I am proud to say I quickly made the decision to quit, and have not played a game in almost 2.5 years. More importantly I'm not troubled that I made this decision. I'm actually quite proud, as you might guess by my taking the time to write about it in public. And in fact it's not the only recent instance of gleeful hobby-abandonment: I had a very similar experience with learning how to really hit a baseball for the first time at age 42. I hired a former pro to teach me for five lessons. Ridiculous? Maybe. Did I get much, much better at hitting? Yes! (Have you ever reliably hit overhand pitches from a pro? Didn't think so bro.) At this point, am I good enough to join even the recciest of rec leagues? Probably not. But most importantly, do I get mad thinking about how I could never hit a baseball when I see people playing baseball, or hear them talking about playing baseball? No, not anymore! And THAT is what I wanted. Who knows if I would improve my coordination or definition in my arms from hitting; I bet not, but anyway there are better ways of doing that.

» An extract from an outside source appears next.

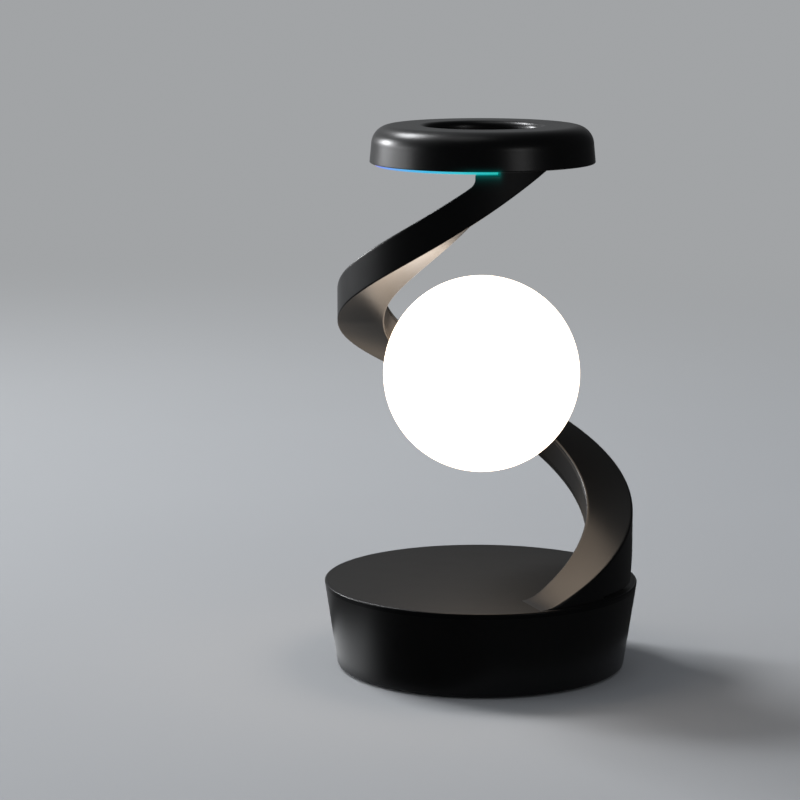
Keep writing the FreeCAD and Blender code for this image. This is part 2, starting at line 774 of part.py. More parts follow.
parts["light_guide"] = ring_sector(guide_in, guide_out, ring_z - guide_drop, ring_z - guide_drop + guide_h,
                                   guide_from, guide_to)
strip_out = guide_in - fit
parts["ring_led_strip"] = ring_sector(strip_r_in, strip_out, ring_floor, ring_floor + strip_t,
                                      strip_from, strip_to)
leds = []
for az in span(strip_from + ring_led_size, strip_to - ring_led_size, ring_led_step):
    leds.append(tangent_box(az, strip_out - fit - ring_led_size, strip_out - fit, ring_led_size,
                            ring_floor + strip_t, ring_floor + strip_t + ring_led_t))
parts["ring_leds"] = Part.makeCompound(leds)
parts["end_screws"] = Part.makeCompound([
    screw(V(p.x, p.y, ring_floor), V(0, 0, -1), m3_r, ring_base_t + 0.7 * screw_bite,
          m3_head_r, m3_head_t) for p in end_screws_at])

# ---------------------------------------------------------------- magnetic seat
lip_r = collar_r + collar_lip
cut_s = math.sqrt(globe_r ** 2 - lip_r ** 2) - 0.25
face_s = cut_s + collar_lip_t
seat_face = face_s - seat_reach
seat_back = seat_face + seat_t
spine_front = arm_inner(seat_az) + spine_in
seat = rod(seat_r, on_seat_axis(seat_face), seat_dir, seat_t)
seat = seat.fuse(rod(seat_neck_r, on_seat_axis(seat_back - 0.5), seat_dir, spine_front - seat_back + 0.5))
spine_room = swept(spine_in - 0.5 * screw_gap, spine_in + arm_wall, channel_low, channel_high,
                   seat_az - 2 * seat_neck_r, seat_az + 2 * seat_neck_r)
seat = seat.cut(spine_room)
seat = seat.cut(rod(magnet_r + screw_gap, on_seat_axis(seat_face - 1), seat_dir, magnet_t + 1))
seat_bite = spine_front - seat_face - magnet_t - 1.2
seat = seat.cut(rod(m3_r + screw_gap, on_seat_axis(spine_front - seat_bite), seat_dir, seat_bite + 1))
contact_in = seat_r - contact_ring_w - 0.2     # the outer contact's inner radius
groove = rod(seat_r - 0.2, on_seat_axis(seat_face), seat_dir, contact_ring_t)
groove = groove.cut(rod(contact_in, on_seat_axis(seat_face - 1), seat_dir, 3))
seat = seat.cut(groove)
parts["globe_seat"] = seat

magnet = rod(magnet_r, on_seat_axis(seat_face), seat_dir, magnet_t)
magnet = magnet.cut(rod(contact_pin_r + 0.4, on_seat_axis(seat_face - 1), seat_dir, magnet_t + 2))
parts["seat_magnet"] = magnet
outer = rod(seat_r - 0.25, on_seat_axis(seat_face), seat_dir, contact_ring_t - 0.05)
outer = outer.cut(rod(contact_in + 0.05, on_seat_axis(seat_face - 1), seat_dir, 3))
inner = rod(contact_pin_r, on_seat_axis(seat_face), seat_dir, magnet_t)
parts["seat_contacts"] = Part.makeCompound([inner, outer])
parts["seat_screw"] = screw(on_seat_axis(spine_front + spine_t + screw_gap), seat_dir * -1, m3_r,
                            spine_t + 0.9 * seat_bite, m3_head_r, m3_head_t)

# ---------------------------------------------------------------- globe
inner_r = globe_r - globe_wall
shade = Part.makeSphere(globe_r).cut(Part.makeSphere(inner_r))
shade = shade.cut(pillar(globe_r, cut_s, 2 * globe_r))
shade = shade.cut(pillar(collar_r + fit, cut_s - 2 * collar_depth, globe_r))
aim = FreeCAD.Placement(centre, FreeCAD.Rotation(UP, seat_dir))


def aimed(shape):
    """Turn a piece modelled along +Z on to the seat's axis, at the globe's centre."""
    shape = shape.copy()
    shape.Placement = aim
    return shape


parts["globe_shade"] = aimed(shade)

socket_r = seat_r + globe_travel_gap
socket_floor = seat_face - seat_face_gap
collar = pillar(lip_r, cut_s, face_s).fuse(pillar(collar_r, cut_s - collar_depth, cut_s + 0.2))
collar = collar.cut(pillar(socket_r, socket_floor, face_s + 1))
collar = collar.cut(pillar(magnet_r + screw_gap, socket_floor - keeper_t, face_s))
collar = collar.cut(tube(contact_in, seat_r - 0.2, socket_floor - contact_ring_t, face_s))
collar_back = cut_s - collar_depth
parts["globe_collar"] = aimed(collar)
keeper = tube(contact_pin_r + 0.6, magnet_r, socket_floor - keeper_t, socket_floor)
parts["globe_keeper"] = aimed(keeper)
parts["globe_contacts"] = aimed(Part.makeCompound([
    pillar(contact_pin_r, socket_floor - keeper_t, socket_floor),
    tube(contact_in + 0.05, seat_r - 0.25, socket_floor - contact_ring_t, socket_floor)]))

led_front = 0.0
post_foot = pillar(led_flange_r + 0.8, collar_back - led_flange_t, collar_back)
post = pillar(led_post_r, led_front + led_flange_t, collar_back - led_flange_t + 0.2)
post_head = pillar(led_flange_r, led_front, led_front + led_flange_t)
post = fuse([post_foot, post, post_head])
parts["led_post"] = aimed(post)
parts["led_board"] = aimed(pillar(led_board_r, led_front - led_board_t, led_front))
chips = []
for i in range(led_count):
    chip = block(led_ring_r - led_size / 2, led_ring_r + led_size / 2, -led_size / 2, led_size / 2,
                 led_front - led_board_t - led_t, led_front - led_board_t)
    chip.rotate(V(0, 0, 0), UP, i * 360.0 / led_count)
    chips.append(chip)
chips.append(block(-led_size / 2, led_size / 2, -led_size / 2, led_size / 2,
                   led_front - led_board_t - led_t, led_front - led_board_t))
parts["led_chips"] = aimed(Part.makeCompound(chips))

# ---------------------------------------------------------------- export
os.makedirs("parts", exist_ok=True)
for name, shape in parts.items():
    shape.exportStep("parts/" + name + ".step")
    print("%-16s solids %d  valid %s  volume %.1f" % (name, len(shape.Solids), shape.isValid(), shape.Volume))
print("seat angle %.2f, arm ends at %.1f, ring from %.1f to %.1f" % (seat_az, arm_end, ring_z, ring_top))
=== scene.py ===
# %% [markdown]
# # Magnetic balance lamp
# A round, weighted base charges a phone on its deck.  A spiral arm climbs one turn
# round a glowing globe and tucks in under a ring with a line of coloured light.
# The globe sits on a magnetic seat on the arm and pulls off.
# This script dresses the fixed frame of the lamp: it gives every piece its finish,
# and makes the moulded skins again with the soft edges that a mould leaves.

# %% Load the frame
import json
import math
import bmesh
import bpy
from mathutils import Matrix, Vector


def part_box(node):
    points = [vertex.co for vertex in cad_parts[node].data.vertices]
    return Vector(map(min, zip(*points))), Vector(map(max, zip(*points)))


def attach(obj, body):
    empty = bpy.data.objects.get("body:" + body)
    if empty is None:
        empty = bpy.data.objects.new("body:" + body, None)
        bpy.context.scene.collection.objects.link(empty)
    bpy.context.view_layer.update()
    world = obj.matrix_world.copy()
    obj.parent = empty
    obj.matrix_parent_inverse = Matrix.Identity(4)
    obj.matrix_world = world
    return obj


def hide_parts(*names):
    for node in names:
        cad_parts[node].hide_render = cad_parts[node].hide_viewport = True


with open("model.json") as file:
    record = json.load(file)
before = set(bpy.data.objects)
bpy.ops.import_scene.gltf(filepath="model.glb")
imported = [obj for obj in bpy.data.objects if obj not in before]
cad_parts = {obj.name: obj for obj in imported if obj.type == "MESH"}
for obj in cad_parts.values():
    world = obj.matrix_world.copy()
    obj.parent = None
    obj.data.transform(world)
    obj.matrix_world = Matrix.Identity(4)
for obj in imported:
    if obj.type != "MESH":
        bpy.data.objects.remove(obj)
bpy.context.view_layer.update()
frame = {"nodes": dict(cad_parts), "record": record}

MM = 0.001
nodes = frame["nodes"]
print("nodes in the frame:", len(nodes))

# %% [markdown]
# ## Maths on node sockets
# A material or a Geometry Nodes tree is easier to read as a formula than as a heap
# of boxes and wires.  One small class wraps a socket and overloads the operators,
# so that 1 - mask * 0.3 adds the Math nodes by itself.  One method makes any other
# node from its type, its settings and the values or links of its sockets.

# %% A socket that does maths
def maths(operation, reflected=False):
    """A method that adds one Math node; reflected, the socket stands behind the operator."""
    def method(self, other):
        first, second = (other, self) if reflected else (self, other)
        return self.tree.math(operation, first, second)
    return method


class Value:
    """A node socket that can be used in Python expressions."""

    __add__ = __radd__ = maths("ADD")
    __sub__ = maths("SUBTRACT")
    __rsub__ = maths("SUBTRACT", reflected=True)
    __mul__ = __rmul__ = maths("MULTIPLY")
    __truediv__ = maths("DIVIDE")
    __rtruediv__ = maths("DIVIDE", reflected=True)
    __pow__ = maths("POWER")
    __rpow__ = maths("POWER", reflected=True)
    at_least = maths("MAXIMUM")
    at_most = maths("MINIMUM")
    over = maths("GREATER_THAN")

    def __init__(self, tree, socket):
        self.tree = tree
        self.socket = socket

    def __neg__(self):
        return self * -1.0

    def clamped(self):
        return self.at_least(0.0).at_most(1.0)

    def rises(self, start, width):
        """0 up to the start and 1 past the width, with a soft turn at both ends."""
        t = ((self - start) / width).clamped()
        return t * t * (3.0 - 2.0 * t)

    def falls(self, start, width):
        return 1.0 - self.rises(start, width)


class Tree:
    """A node tree that is filled in by formulas."""

    def __init__(self, node_tree):
        self.nodes = node_tree.nodes
        self.links = node_tree.links

    def fill(self, node, inputs):
        """Link or set a node's sockets, by name or by number."""
        for key, value in inputs.items():
            socket = node.inputs[key]
            if isinstance(value, Value):
                self.links.new(value.socket, socket)
            elif socket.type == "RGBA":
                socket.default_value = (*value, 1.0)
            else:
                socket.default_value = value

    def node(self, kind, inputs=None, out=0, **settings):
        """Any node: first its settings, then the values or links of its sockets."""
        made = self.nodes.new(kind)
        for name, value in settings.items():
            if name == "stops":
                ramp = made.color_ramp
                while len(ramp.elements) < len(value):
                    ramp.elements.new(1.0)
                for stop, (place, colour) in zip(ramp.elements, value):
                    stop.position = place
                    stop.color = (*colour, 1.0)
            else:
                setattr(made, name, value)
        self.fill(made, inputs or {})
        return Value(self, made.outputs[out]) if made.outputs else made

    def math(self, operation, *values):
        return self.node("ShaderNodeMath", dict(enumerate(values)), operation=operation)

    def vector(self, x, y, z):
        return self.node("ShaderNodeCombineXYZ", {0: x, 1: y, 2: z})

    def parts(self, vector):
        split = self.node("ShaderNodeSeparateXYZ", {0: vector})
        return [Value(self, out) for out in split.socket.node.outputs]


print("maths on sockets is ready")

# %% [markdown]
# ## Finishes
# Nearly all of the lamp is injection-moulded plastic.  A steel mould is spark-eroded
# to a fine grain, so a satin moulding is never a perfect mirror: its gloss wanders a
# little and its surface has a very fine bump.  Each finish below starts from the same
# recipe: a colour that drifts slowly, a roughness that drifts with it, and a grain
# that only tilts the normal.  All of it reads Object coordinates, in metres.

# %% The recipe for a moulded or metal finish
def mixed(tree, amount, first, second):
    """A colour between two colours."""
    return tree.node("ShaderNodeMix", {0: amount, 6: first, 7: second}, out=2, data_type="RGBA")


def noise(tree, point, scale, detail=2.0):
    """Soft noise from 0 to 1."""
    return tree.node("ShaderNodeTexNoise", {"Vector": point, "Scale": scale, "Detail": detail})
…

A reader might think, "Well that's super, this guy is celebrating being a dilettante and/or quitter." For chess and baseball, yes, quitting is worth celebrating. And really, what would be the most contemptible outcome here, celebrating quitting, or a 40-year-old man suddenly deciding he's going to put his heart and soul into chess and baseball, activities for which the window of opportunity is long closed even if I'd ever had some innate advantage for either? (The fact that I don't is the whole reason I did these things.) There are more important things to commit to - in direct opposition to the flakiness described above, I take my marriage and my career very seriously and almost every day I literally measure how I'm improving at those.

My own focus here is that these (mercifully brief) phases let me jettison my concerns about things that, once I do them and improve a little, show that I did get better, but they weren't that important. I mostly want to recommend similar liberations to my fellow humans, since this process has certainly benefited me.